合意のない連れ去りは不利となる点と、国際結婚のご家庭においては、連れ去り行為=犯罪とされている国もあるので、慎重に行動することをおすすめいたします。
● 離婚裁判において、子どもに不利益となる理由で有責となっている
離婚の原因が、DVやネグレクトなど子どもに不利益なものであると圧倒的に不利となります。しかし、離婚の原因について有責となっている場合でも、子どもの監護に影響がないものであれば問題はありません。
まとめ
離婚自体には同意していても、親権・監護権に関してなかなか決着がつがず、泥沼化することも多々あるようです。
なんとか親権を勝ち取ろうと「相手の不利な点を探したい」と考えてしまうこともおありかと思います。

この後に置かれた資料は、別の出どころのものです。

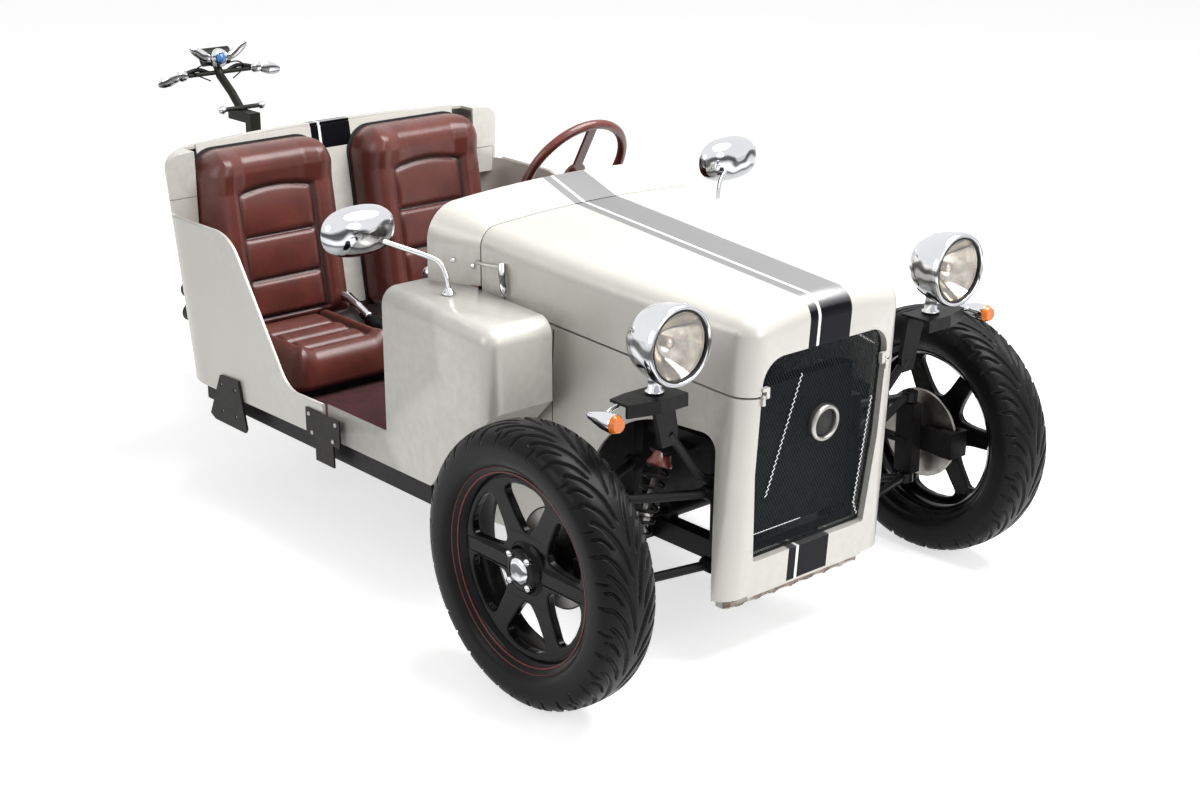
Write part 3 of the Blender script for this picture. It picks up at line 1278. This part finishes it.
# three paddles for each side: place across and up, half-length, half-height and tilt
PADDLES = ((0.176, -0.004, 0.044, 0.020, 0.25), (0.132, 0.004, 0.022, 0.018, -0.2),
           (0.062, 0.062, 0.046, 0.016, -0.55))
KNOB_OUTLINE = [(0, .007), (.006, .0125), (.016, .0125), (.022, .006), (.023, 0)]
LENS_OUTLINE = [(.0, .016), (.006, .0155), (.010, .011), (.012, 0)]
print("mast's head at Y", MAST_HEAD, "and Z", HEAD_Z)

# %% Rear mast
arms, bright, knobs = [], [], []
for side in (-1, 1):
    for radius, sides, places in BARS:
        path = rounded([(side * x, MAST_HEAD + y, HEAD_Z + z) for x, y, z in places])
        arms.append(swept(path, radius, sides))
    for x, z, long, high, tilt in PADDLES:
        spindle, faces = turned(SPINDLE, (0, 0, 0), (1, 0, 0), 28)
        turn = Matrix.Rotation(side * tilt, 3, "Y")
        middle = Vector((side * x, MAST_HEAD - 0.010, HEAD_Z + z))
        bright.append(([turn @ Vector((p.x * long, p.y * high * 0.42, p.z * high)) + middle for p in spindle], faces))
    knobs.append(turned(KNOB_OUTLINE, (side * 0.058, back(MAST + 60), 0.912), (side, 0, 0), 24))
bright.append(turned(CROWN, (0, MAST_HEAD - 0.004, 1.049), (0, -1, 0.1), 40))
piece("mast_arms", join(*arms), "satin_black")
piece("mast_paddles", join(*bright), "chrome")
piece("mast_knobs", join(*knobs), "chrome")
piece("mast_lens", turned(LENS_OUTLINE, (0, MAST_HEAD - 0.020, 1.051), (0, -1, 0.1), 32), "blue_lens")
print("mast dressed:", len(arms), "bars,", len(bright) - 1, "paddles")

# %% [markdown]
# ## Floor
# A wide pale floor keeps the car's soft shadow. Lamps alone would leave it
# grey, and brighter ones would bleach the car. So it glows a little, but only
# for the camera, for glass and for reflections: it reads as white without
# adding light to the car.

# %% Floor
FLOOR_HALF, FLOOR_GLOW = 30, 0.655


def seen(tree, glossy=1.0):
    """1 for what the camera or glass sees directly, and glossy for what a mirror sees."""
    path = node(tree, "ShaderNodeLightPath").outputs
    direct = maths(tree, "MAXIMUM", path["Is Camera Ray"], maths(tree, "MULTIPLY", path["Is Glossy Ray"], glossy))
    return maths(tree, "MAXIMUM", direct, path["Is Transmission Ray"])


floor_mesh = bpy.data.meshes.new("floor")
corners = [(x * FLOOR_HALF, y * FLOOR_HALF, 0) for x, y in ((-1, -1), (1, -1), (1, 1), (-1, 1))]
floor_mesh.from_pydata(corners, [], [(0, 1, 2, 3)])
floor = bpy.data.objects.new("floor", floor_mesh)
bpy.context.collection.objects.link(floor)
pale = bpy.data.materials.new("pale_floor")
pale.use_nodes = True
tree = pale.node_tree
shader = tree.nodes["Principled BSDF"]
for socket, value in (("Base Color", grey(0.78)), ("Roughness", 0.85), ("Specular IOR Level", 0.1),
                      ("Emission Color", grey(1))):
    shader.inputs[socket].default_value = value
tree.links.new(maths(tree, "MULTIPLY", seen(tree, 0.7), FLOOR_GLOW), shader.inputs["Emission Strength"])
floor_mesh.materials.append(pale)
print("floor is", 2 * FLOOR_HALF, "m wide")

# %% [markdown]
# ## World
# The room round the car is plain white to the camera and in reflections, but
# it lights the car with only a third of that strength. One full white world
# would fill every shadow and make the car look flat.

# %% World
ROOM_LIGHT = 0.34
world = bpy.data.worlds.new("studio")
bpy.context.scene.world = world
world.use_nodes = True
tree = world.node_tree
background = tree.nodes["Background"]
background.inputs["Color"].default_value = grey(1)
tree.links.new(ranged(tree, seen(tree), 0, 1, 1.0, ROOM_LIGHT), background.inputs["Strength"])
print("room's share of the light:", ROOM_LIGHT)

# %% [markdown]
# ## Lamps
# One large soft lamp hangs over the car, with two weaker ones in front and at
# its right side. Small lamps would draw hard shadows under the wheels. Large
# discs give the soft edge that the shadow of a car has in a bright hall.

# %% Lamps
# columns: name, place, aim, diameter in metres and power in watts
for name, spot, aim, size, power in (("overhead", (1.2, -1.6, 4.2), (0, -0.1, 0.4), 3.4, 290),
                                     ("front_fill", (0.6, -5.6, 2.6), (0, -0.6, 0.5), 2.6, 62),
                                     ("side_fill", (-4.8, 0.2, 2.8), (0, 0, 0.5), 2.6, 44)):
    lamp = bpy.data.objects.new(name, bpy.data.lights.new(name, "AREA"))
    bpy.context.collection.objects.link(lamp)
    lamp.location = spot
    lamp.rotation_euler = (Vector(spot) - Vector(aim)).to_track_quat("Z", "Y").to_euler()
    lamp.data.shape, lamp.data.size, lamp.data.energy = "DISK", size, power
bpy.context.scene.view_settings.view_transform = "Standard"
print("studio lit")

特に、別居されていて相手方の行動が分からない場合にはその傾向が強いようで
- 育児もせずに不貞相手に会っているところを撮影してほしい
- 経済状況、虐待などないか、暮らしぶりを撮影してほしい
- 不倫相手への慰謝料請求をしないことを交渉材料にしたいため証拠が欲しい
などといったご依頼をいただくこともございました。
婚姻関係を継続できない状況の相手方を、信用するのは難しいという心境も理解できます。
わたくしどもにできることは多くはありませんが、いただいたご相談には精一杯対応させていただきたいと思います。
※2022年4月1日より、民法上の成年年齢が20歳から18歳に引き下げられました。
このため、親権は子供が18歳になるまでのものとなります。